As an active year in FCPA enforcement comes to a close and Anne Richardson of TRACE prepares to head to her hometown in Hawaii for the holidays, she thought it would be worthwhile to present a sampling– a pūpū platter, if you will – of interesting and peculiar cases in the evolution of the FCPA. More information on these and other international anti-bribery enforcement actions can be found on the TRACE Compendium.

As a related matter, please note that we have “counted” (and will regularly update on the Compendium) the number of FCPA enforcement actions brought by the DOJ and SEC since 1977. As of today, the DOJ has brought 71 enforcement actions against corporate entities and 104 actions against individuals. The SEC has brought 57 enforcement actions against corporate entities and 46 actions against individuals. Calculating the number of FCPA actions is not exactly straightforward and requires a defined methodology – we explain ours on the Compendium FAQs page.

Now, for the pūpū platter:

• In the “Page Airways” case from the late 1970s, the SEC filed a civil injunctive action against Page Airways, Inc. – Grumman Corporation’s worldwide sales distributor for twin-jet Gulfstream II corporate aircraft – and six officers and directors for violating the antifraud, proxy and FCPA recordkeeping provisions in connection with over $2.5 million in alleged bribes paid to foreign officials in a variety of countries, including $200,000 to the late President of Gabon, Albert Bongo. In the end, the SEC succeeded on the reporting (Section 13(a)) and proxy (Section 14(a)) charges. Interestingly, the SEC News Digest announcing the settlement stated: “In reaching this settlement, the Commission and Page considered concerns raised by another agency of the United States Government regarding matters of national interest.” To our knowledge, this is the only FCPA enforcement action where it was publicly disclosed that “matters of national interest” (national security or foreign policy, perhaps) were a predominant factor.

• In the “Crawford Enterprises” case from the early 1980s, which concerned an extensive bribery scheme involving multiple corporate entities, individuals and officials at Mexico’s state-owned oil company, Petroleos Mexicanos, two individuals successfully based their defenses on the now-deceased “Eckhardt Amendment.” The Eckhardt Amendment, which was removed from the FCPA in 1988, had provided that an employee could not be convicted of a criminal FCPA offense unless the employer had also been convicted of a substantive FCPA provision. The removal of this amendment opened the door to prosecuting individual employees separately from, or in lieu of, a corporate criminal prosecution.

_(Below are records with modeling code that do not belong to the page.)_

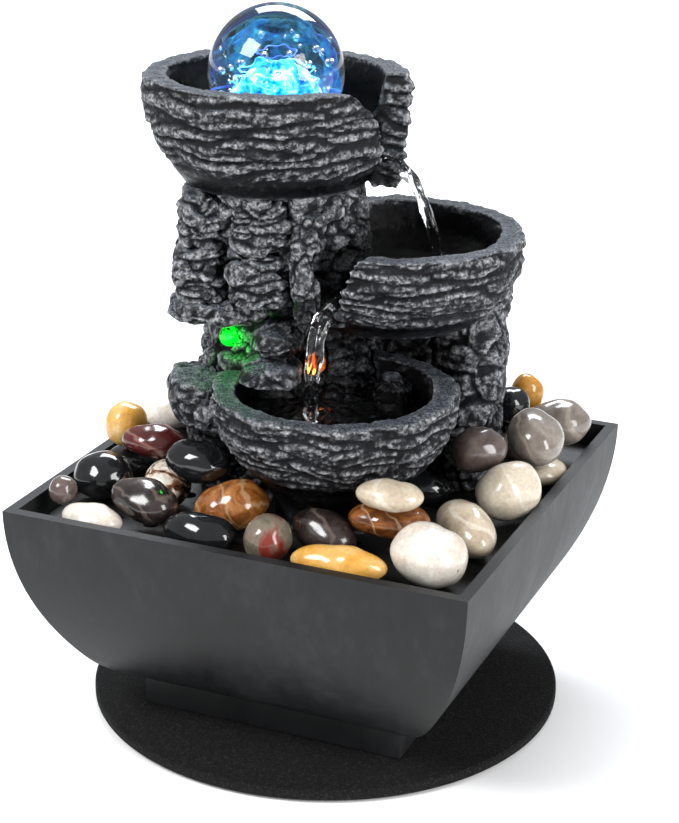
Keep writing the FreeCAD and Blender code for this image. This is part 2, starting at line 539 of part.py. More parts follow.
def pump():
    y = "outlet_y"
    spin = "spin_z"
    low, high = "outlet_y - pump_half", "outlet_y + pump_half"
    right = "chamber_right + pump_back"
    rotor_end = "chamber_right + rotor_length"
    block = box("motor_block", "chamber_right", right, low, high, "pump_low", "pump_top")
    softened = doc.addObject("Part::Fillet", "motor_softened")
    doc.recompute()
    softened.Base = block
    upright = [index + 1 for index, edge in enumerate(block.Shape.Edges)
               if abs(edge.tangentAt(edge.FirstParameter).z) > 0.9 and edge.CenterOfMass.x > size(right) - 1]
    softened.Edges = [(index, size("motor_round"), size("motor_round")) for index in upright]
    gland_z = "pump_top - gland_drop"
    gland_in = f"{right} - gland_depth"
    shaft_end = f"{rotor_end} + seat_depth"
    gland = rod("gland_seat", "gland_radius", gland_in, right, y, gland_z)
    well = rod("rotor_well", "rotor_radius + rotor_gap", "chamber_right", rotor_end, y, spin)
    shaft_seat = rod("shaft_seat", "shaft_radius", rotor_end, shaft_end, y, spin)
    node("pump_housing", cut("pump_housing", softened, [gland, well, shaft_seat]))

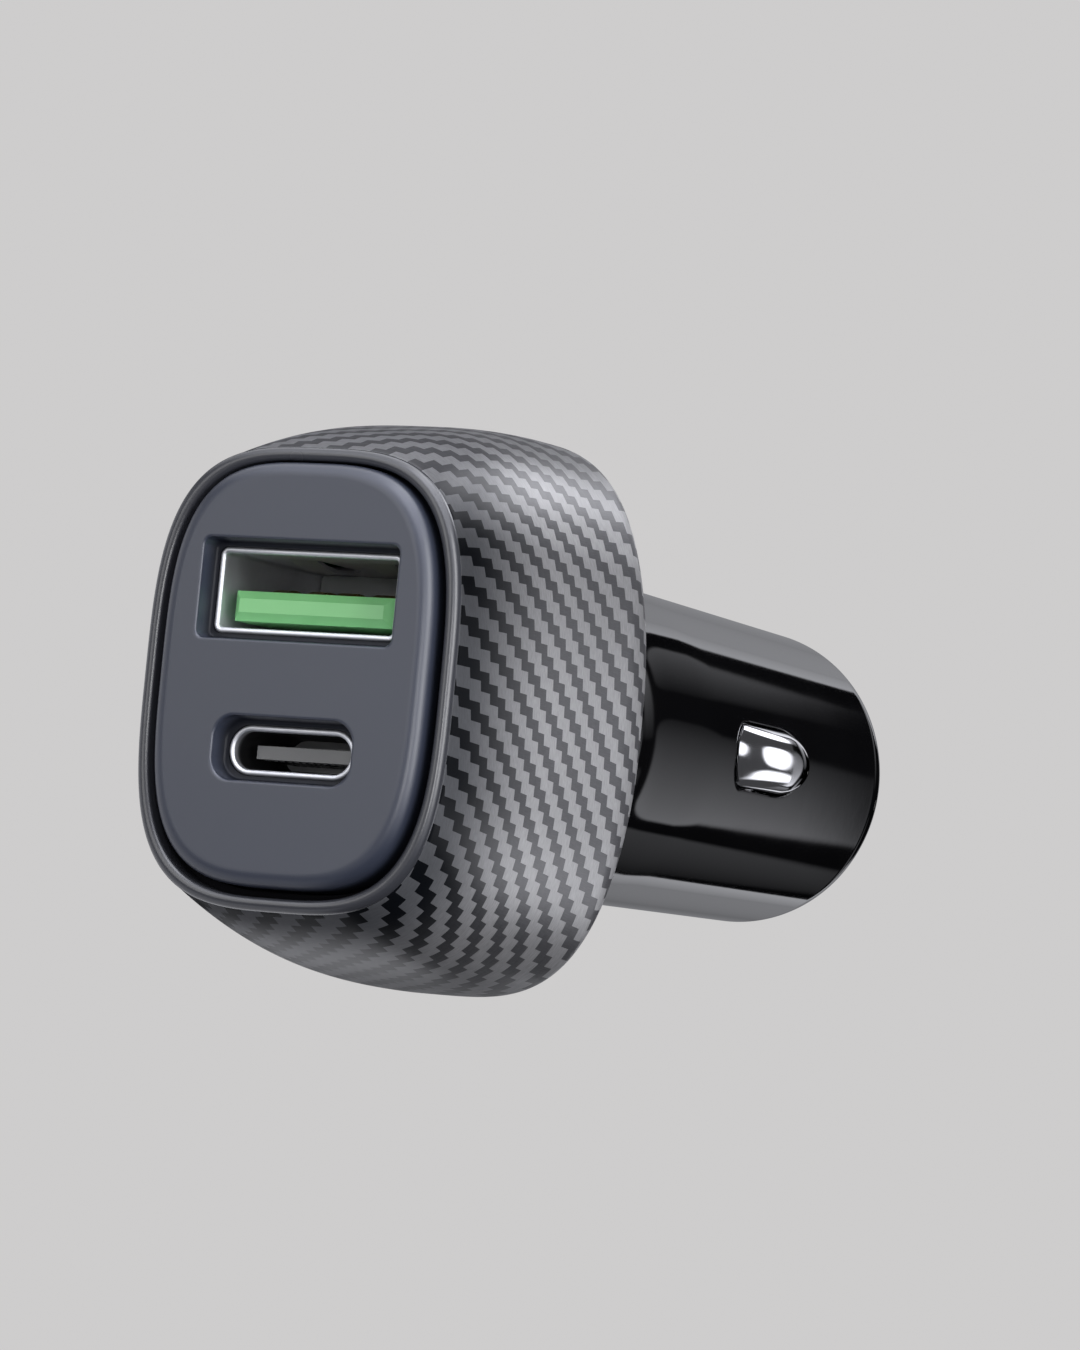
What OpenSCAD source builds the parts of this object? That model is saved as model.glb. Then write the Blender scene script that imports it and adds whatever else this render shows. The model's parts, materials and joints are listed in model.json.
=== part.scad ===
// Car charger plug with two sockets: a rounded head with a USB-A socket over a
// USB-C socket in its face, and a round barrel that goes into a 12 volt socket.
// Every piece is drawn face up: the shoulder where the barrel leaves the head is
// z = 0, the face points along +z and the USB-A socket is above (+y).
// lay() then turns it so that the barrel points along +Y and +Z is up, with the
// origin at the centre of the barrel, where its flared root becomes straight.

/* [Head shell] */
// Width of the head at its front rim
face_w = 21.5; // [20.5:0.1:22.5]
// Height of the head at its front rim
face_h = 28.1; // [26:0.1:30]
// Largest width of the head, at the back
head_w = 22.7; // [22.2:0.1:24]
// Largest height of the head, at the back
head_h = 35.1; // [32:0.1:37]
// Length from the shoulder to the shell's front edge
head_len = 24.4; // [23:0.1:28]
// Depth of the rounded back
dome_len = 3.9; // [3.4:0.1:4.6]
// Wall of the shell
shell_wall = 1.25; // [1.1:0.05:1.35]
// How square the corners are: 2 is an ellipse
corner_power = 3.3; // [3:0.1:3.8]

/* [Face] */
// Width of the satin ring round the face
bezel_w = 0.85; // [0.75:0.05:0.95]
// Height of that ring above the shell's edge
bezel_rise = 0.55; // [0.4:0.05:0.7]
// Width of the dark groove between ring and panel, at the sides and below
groove_w = 0.55; // [0.45:0.05:0.7]
// Width of that groove above the panel, which sits a little high
groove_top = 0.15; // [0.15:0.05:0.3]
// Height of the panel above the shell's edge
panel_rise = 1.3; // [1:0.1:1.6]
// Thickness of the panel
panel_t = 2; // [1.8:0.1:2.4]
// Rounding of the panel's edge
panel_round = 0.9; // [0.6:0.1:1.1]

/* [Sockets] */
// Inner width of the USB-A socket
usb_a_w = 12.3; // [12.1:0.1:12.5]
// Inner height of the USB-A socket
usb_a_h = 4.75; // [4.6:0.05:5.1]
// Height of the USB-A socket's centre above the axis
usb_a_y = 5.2; // [4.8:0.1:6.2]
// Inner width of the USB-C socket
usb_c_w = 8.35; // [8.2:0.05:8.5]
// Inner height of the USB-C socket
usb_c_h = 2.56; // [2.5:0.02:2.7]
// Depth of the USB-C socket's centre below the axis
usb_c_y = 4.4; // [4:0.1:6]
// Inner corner of the USB-A socket
usb_a_corner = 0.3; // [0.25:0.05:0.5]
// Sheet metal of the socket shells
socket_wall = 0.22; // [0.2:0.02:0.26]
// Length of the socket shells
socket_len = 14.6; // [14:0.1:15.4]
// How far the sockets sit behind the panel's surface
recess_depth = 1.4; // [1.1:0.1:1.6]
// Ledge that each recess leaves round its socket
recess_rim = 0.45; // [0.4:0.05:0.55]

/* [Barrel] */
// Diameter of the barrel's straight root
barrel_d = 20.8; // [20.4:0.1:21]
// Diameter of the barrel at its nose
nose_d = 19.8; // [19.4:0.1:20.2]
// Length from the shoulder to the end of the nose
barrel_len = 39; // [38:0.5:44]
// Length of the straight root
land_len = 8.5; // [7:0.5:10]
// Rounding of the nose
nose_round = 3.9; // [3:0.1:4.4]
// Wall of the barrel's straight root
barrel_wall = 1.8; // [1.7:0.05:1.9]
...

• In the “Eagle Bus Manufacturing” case from the late 1980s, the DOJ charged a Greyhound subsidiary and several individuals with conspiracy to violate the FCPA in connection with a kickback scheme involving the president and vice president of a bus company owned by the Saskatchewan provincial government in Canada. The two Canadian officials at the Saskatchewan bus company were initially indicted for conspiracy to violate the FCPA. The officials challenged the indictment, arguing that foreign official recipients of bribe payments cannot be charged with conspiracy to violate the FCPA. The court agreed, finding that foreign official bribe-takers cannot be charged under the general conspiracy statute (18 U.S.C. 371) as their conduct was not substantively criminalized in the FCPA statute itself. To find otherwise, the court said, would be inconsistent with Congress’s intent not to punish foreign officials for their participation in the prohibited bribery schemes.

• In the “Tannenbaum” case in the late 1990s, the president of a garbage incinerator company was charged with conspiring to violate the FCPA in connection with scheme to bribe a supposed Argentine official to secure sales of garbage incinerators to the Government of Argentina. Tannenbaum offered a bribe to an undercover FBI agent posing as an Argentine procurement officer. Tannenbaum’s subjective belief that the intended recipient of a bribe was a foreign official – even if the recipient was not, in fact, a foreign official – was sufficient for the conspiracy charge.

The year 2009 saw three well-publicized FCPA trials – Bourke, Green and Jefferson. As more FCPA actions to go trial, we hope to see a body of FCPA case law develop. That’s good news for companies and individuals craving more guidance and clarification in the interpretation of the FCPA.